B. Transition to a low-carbon economy:

Carbon trading is a powerful tool in accelerating the transition to a low-carbon economy. The financial incentives provided by the carbon market encourage businesses to invest in renewable energy, energy efficiency, and other sustainable practices. This shift away from carbon-intensive activities and towards cleaner alternatives is essential for reducing greenhouse gas emissions and mitigating climate change.

As companies strive to meet emission reduction targets and comply with the cap-and-trade system, they are compelled to adopt sustainable practices and technologies. This transition fosters innovation and drives the development and deployment of low-carbon solutions across various sectors, such as energy, transportation, manufacturing, and agriculture.

Furthermore, the revenue generated from the sale of carbon credits can be reinvested in sustainable development initiatives. These funds can support the implementation of renewable energy projects, energy efficiency programs, reforestation efforts, and other environmental initiatives. By channeling resources towards sustainable development, carbon trading contributes to the public good by promoting environmental stewardship, enhancing resource efficiency, and protecting ecosystems.
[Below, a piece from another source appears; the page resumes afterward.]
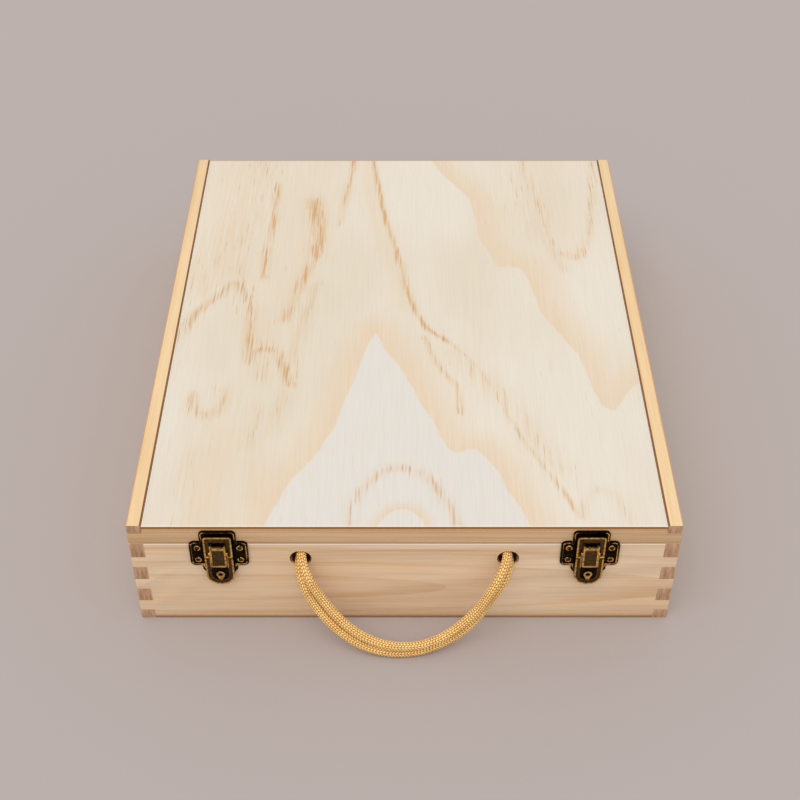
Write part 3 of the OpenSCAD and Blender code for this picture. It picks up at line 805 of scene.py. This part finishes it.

Carbon trading goes beyond the pursuit of private profit and holds immense potential for achieving the public good. It plays a critical role in climate change mitigation by incentivizing greenhouse gas reductions and driving the transition to a low-carbon economy. By aligning economic incentives with environmental objectives, carbon trading fosters innovation, supports the deployment of clean technologies, and contributes to sustainable development. However, it is essential to ensure that the pursuit of private profit remains in harmony with broader societal and environmental goals, thereby maximizing the positive impacts of carbon trading on the public good.